Exercise:
The listing below is to be output in its exact form.

Dataset excerpt:

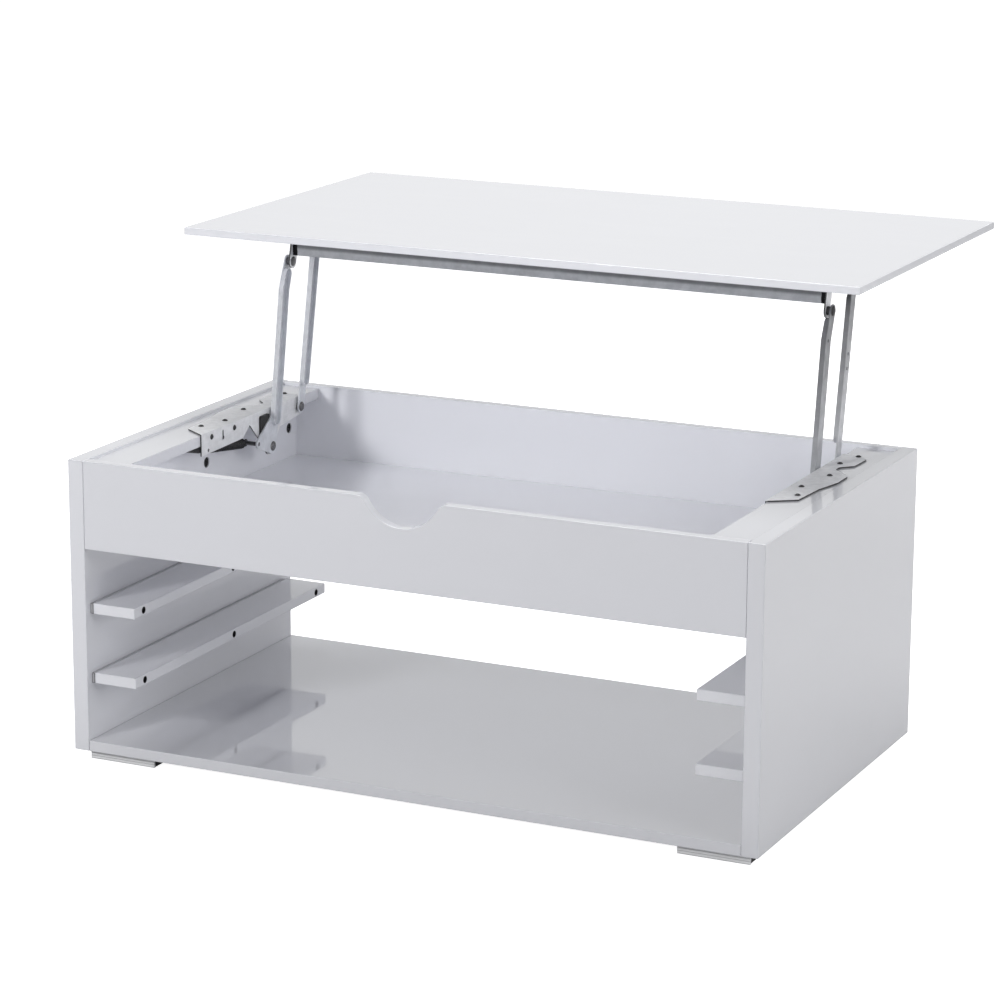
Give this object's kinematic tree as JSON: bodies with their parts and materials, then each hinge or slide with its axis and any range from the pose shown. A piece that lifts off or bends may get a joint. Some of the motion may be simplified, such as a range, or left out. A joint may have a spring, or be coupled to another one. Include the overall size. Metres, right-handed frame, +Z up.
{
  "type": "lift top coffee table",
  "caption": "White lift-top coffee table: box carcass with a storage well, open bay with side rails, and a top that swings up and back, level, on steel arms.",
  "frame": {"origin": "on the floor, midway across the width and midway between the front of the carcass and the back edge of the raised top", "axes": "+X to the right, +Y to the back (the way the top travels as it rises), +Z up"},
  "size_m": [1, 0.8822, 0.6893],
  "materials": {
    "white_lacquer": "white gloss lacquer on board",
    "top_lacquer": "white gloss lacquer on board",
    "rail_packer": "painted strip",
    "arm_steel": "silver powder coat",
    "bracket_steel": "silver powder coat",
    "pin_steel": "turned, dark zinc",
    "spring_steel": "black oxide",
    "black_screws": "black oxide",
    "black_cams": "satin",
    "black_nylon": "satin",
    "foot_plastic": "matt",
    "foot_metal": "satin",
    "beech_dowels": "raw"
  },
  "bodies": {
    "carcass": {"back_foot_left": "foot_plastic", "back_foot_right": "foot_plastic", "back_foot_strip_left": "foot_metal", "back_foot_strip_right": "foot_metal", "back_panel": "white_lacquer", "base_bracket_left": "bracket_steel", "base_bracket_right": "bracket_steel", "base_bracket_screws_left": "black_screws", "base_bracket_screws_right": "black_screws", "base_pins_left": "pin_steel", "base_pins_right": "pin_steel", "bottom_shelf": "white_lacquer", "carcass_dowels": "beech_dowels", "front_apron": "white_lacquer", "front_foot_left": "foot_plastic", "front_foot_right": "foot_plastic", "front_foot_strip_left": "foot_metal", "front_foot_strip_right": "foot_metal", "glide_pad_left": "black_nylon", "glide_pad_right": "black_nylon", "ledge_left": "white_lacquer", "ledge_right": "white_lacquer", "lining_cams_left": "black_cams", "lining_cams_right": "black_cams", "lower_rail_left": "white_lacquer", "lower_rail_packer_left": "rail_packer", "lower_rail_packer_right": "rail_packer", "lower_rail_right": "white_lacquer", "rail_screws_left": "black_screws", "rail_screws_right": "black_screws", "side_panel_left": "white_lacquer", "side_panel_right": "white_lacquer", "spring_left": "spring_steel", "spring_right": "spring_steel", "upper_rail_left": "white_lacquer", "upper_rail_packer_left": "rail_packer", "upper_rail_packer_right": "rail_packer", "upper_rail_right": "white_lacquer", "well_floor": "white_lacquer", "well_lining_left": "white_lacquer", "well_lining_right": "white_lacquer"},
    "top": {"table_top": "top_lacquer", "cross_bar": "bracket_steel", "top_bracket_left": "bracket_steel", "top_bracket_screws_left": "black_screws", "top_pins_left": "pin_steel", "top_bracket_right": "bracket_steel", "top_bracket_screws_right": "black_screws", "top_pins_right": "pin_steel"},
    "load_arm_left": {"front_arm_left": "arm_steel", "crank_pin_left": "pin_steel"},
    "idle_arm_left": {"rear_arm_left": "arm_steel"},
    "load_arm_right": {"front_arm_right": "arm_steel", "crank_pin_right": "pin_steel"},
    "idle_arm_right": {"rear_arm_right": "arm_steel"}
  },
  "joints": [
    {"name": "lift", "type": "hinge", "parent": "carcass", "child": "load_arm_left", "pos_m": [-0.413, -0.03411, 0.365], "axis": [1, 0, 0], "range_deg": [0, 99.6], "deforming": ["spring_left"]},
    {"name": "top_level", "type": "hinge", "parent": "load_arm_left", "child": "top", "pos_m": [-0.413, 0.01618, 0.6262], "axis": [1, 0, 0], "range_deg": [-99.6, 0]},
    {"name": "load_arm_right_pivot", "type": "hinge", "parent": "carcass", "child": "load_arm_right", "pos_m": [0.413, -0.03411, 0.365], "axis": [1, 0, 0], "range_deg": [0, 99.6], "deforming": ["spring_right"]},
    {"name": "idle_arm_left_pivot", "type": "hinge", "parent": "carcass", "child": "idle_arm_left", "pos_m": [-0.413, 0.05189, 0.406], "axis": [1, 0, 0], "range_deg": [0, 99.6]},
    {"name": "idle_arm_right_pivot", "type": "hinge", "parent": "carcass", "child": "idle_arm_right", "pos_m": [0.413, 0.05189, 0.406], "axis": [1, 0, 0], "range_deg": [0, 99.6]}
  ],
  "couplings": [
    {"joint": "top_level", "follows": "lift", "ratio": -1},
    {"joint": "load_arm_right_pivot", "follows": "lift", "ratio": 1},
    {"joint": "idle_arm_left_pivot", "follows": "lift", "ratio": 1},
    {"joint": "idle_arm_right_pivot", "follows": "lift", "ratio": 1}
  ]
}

Solution for this problem:
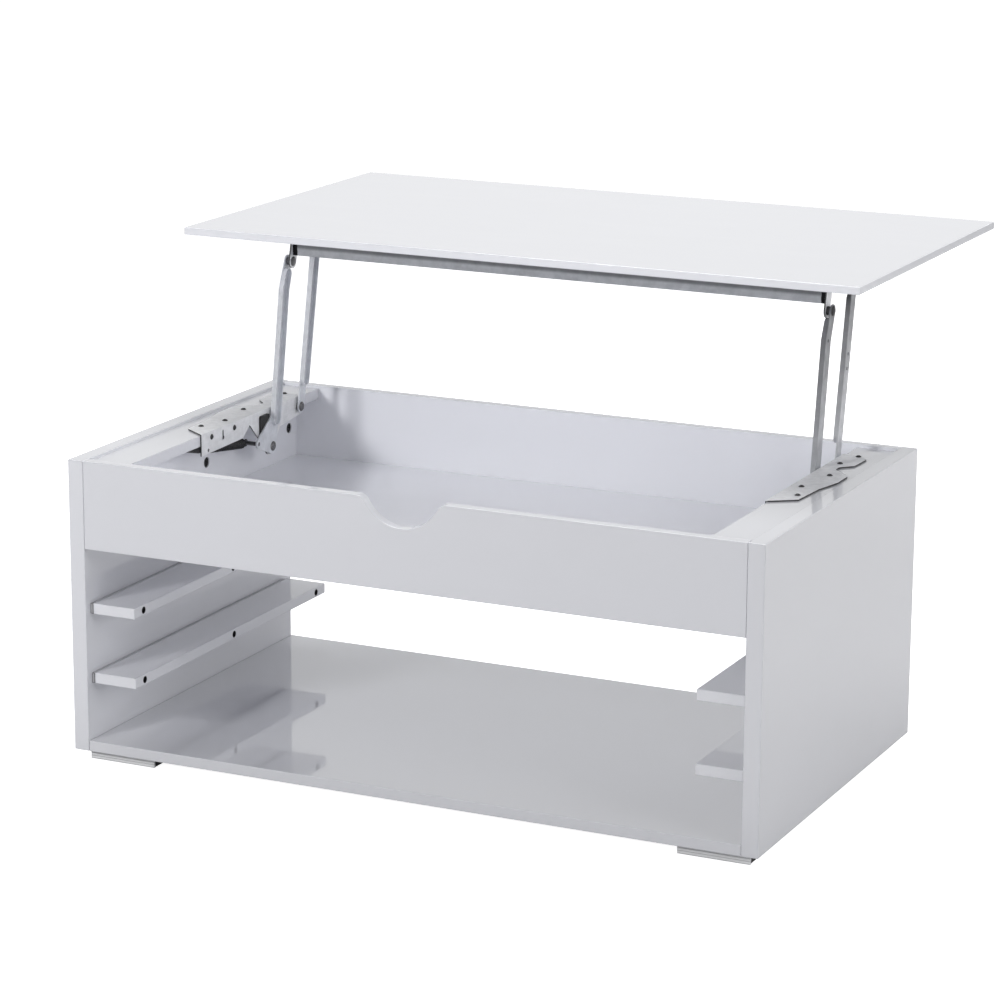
Give this object's kinematic tree as JSON: bodies with their parts and materials, then each hinge or slide with its axis and any range from the pose shown. A piece that lifts off or bends may get a joint. Some of the motion may be simplified, such as a range, or left out. A joint may have a spring, or be coupled to another one. Include the overall size. Metres, right-handed frame, +Z up.
{
  "type": "lift top coffee table",
  "caption": "White lift-top coffee table: box carcass with a storage well, open bay with side rails, and a top that swings up and back, level, on steel arms.",
  "frame": {"origin": "on the floor, midway across the width and midway between the front of the carcass and the back edge of the raised top", "axes": "+X to the right, +Y to the back (the way the top travels as it rises), +Z up"},
  "size_m": [1, 0.8822, 0.6893],
  "materials": {
    "white_lacquer": "white gloss lacquer on board",
    "top_lacquer": "white gloss lacquer on board",
    "rail_packer": "painted strip",
    "arm_steel": "silver powder coat",
    "bracket_steel": "silver powder coat",
    "pin_steel": "turned, dark zinc",
    "spring_steel": "black oxide",
    "black_screws": "black oxide",
    "black_cams": "satin",
    "black_nylon": "satin",
    "foot_plastic": "matt",
    "foot_metal": "satin",
    "beech_dowels": "raw"
  },
  "bodies": {
    "carcass": {"back_foot_left": "foot_plastic", "back_foot_right": "foot_plastic", "back_foot_strip_left": "foot_metal", "back_foot_strip_right": "foot_metal", "back_panel": "white_lacquer", "base_bracket_left": "bracket_steel", "base_bracket_right": "bracket_steel", "base_bracket_screws_left": "black_screws", "base_bracket_screws_right": "black_screws", "base_pins_left": "pin_steel", "base_pins_right": "pin_steel", "bottom_shelf": "white_lacquer", "carcass_dowels": "beech_dowels", "front_apron": "white_lacquer", "front_foot_left": "foot_plastic", "front_foot_right": "foot_plastic", "front_foot_strip_left": "foot_metal", "front_foot_strip_right": "foot_metal", "glide_pad_left": "black_nylon", "glide_pad_right": "black_nylon", "ledge_left": "white_lacquer", "ledge_right": "white_lacquer", "lining_cams_left": "black_cams", "lining_cams_right": "black_cams", "lower_rail_left": "white_lacquer", "lower_rail_packer_left": "rail_packer", "lower_rail_packer_right": "rail_packer", "lower_rail_right": "white_lacquer", "rail_screws_left": "black_screws", "rail_screws_right": "black_screws", "side_panel_left": "white_lacquer", "side_panel_right": "white_lacquer", "spring_left": "spring_steel", "spring_right": "spring_steel", "upper_rail_left": "white_lacquer", "upper_rail_packer_left": "rail_packer", "upper_rail_packer_right": "rail_packer", "upper_rail_right": "white_lacquer", "well_floor": "white_lacquer", "well_lining_left": "white_lacquer", "well_lining_right": "white_lacquer"},
    "top": {"table_top": "top_lacquer", "cross_bar": "bracket_steel", "top_bracket_left": "bracket_steel", "top_bracket_screws_left": "black_screws", "top_pins_left": "pin_steel", "top_bracket_right": "bracket_steel", "top_bracket_screws_right": "black_screws", "top_pins_right": "pin_steel"},
    "load_arm_left": {"front_arm_left": "arm_steel", "crank_pin_left": "pin_steel"},
    "idle_arm_left": {"rear_arm_left": "arm_steel"},
    "load_arm_right": {"front_arm_right": "arm_steel", "crank_pin_right": "pin_steel"},
    "idle_arm_right": {"rear_arm_right": "arm_steel"}
  },
  "joints": [
    {"name": "lift", "type": "hinge", "parent": "carcass", "child": "load_arm_left", "pos_m": [-0.413, -0.03411, 0.365], "axis": [1, 0, 0], "range_deg": [0, 99.6], "deforming": ["spring_left"]},
    {"name": "top_level", "type": "hinge", "parent": "load_arm_left", "child": "top", "pos_m": [-0.413, 0.01618, 0.6262], "axis": [1, 0, 0], "range_deg": [-99.6, 0]},
    {"name": "load_arm_right_pivot", "type": "hinge", "parent": "carcass", "child": "load_arm_right", "pos_m": [0.413, -0.03411, 0.365], "axis": [1, 0, 0], "range_deg": [0, 99.6], "deforming": ["spring_right"]},
    {"name": "idle_arm_left_pivot", "type": "hinge", "parent": "carcass", "child": "idle_arm_left", "pos_m": [-0.413, 0.05189, 0.406], "axis": [1, 0, 0], "range_deg": [0, 99.6]},
    {"name": "idle_arm_right_pivot", "type": "hinge", "parent": "carcass", "child": "idle_arm_right", "pos_m": [0.413, 0.05189, 0.406], "axis": [1, 0, 0], "range_deg": [0, 99.6]}
  ],
  "couplings": [
    {"joint": "top_level", "follows": "lift", "ratio": -1},
    {"joint": "load_arm_right_pivot", "follows": "lift", "ratio": 1},
    {"joint": "idle_arm_left_pivot", "follows": "lift", "ratio": 1},
    {"joint": "idle_arm_right_pivot", "follows": "lift", "ratio": 1}
  ]
}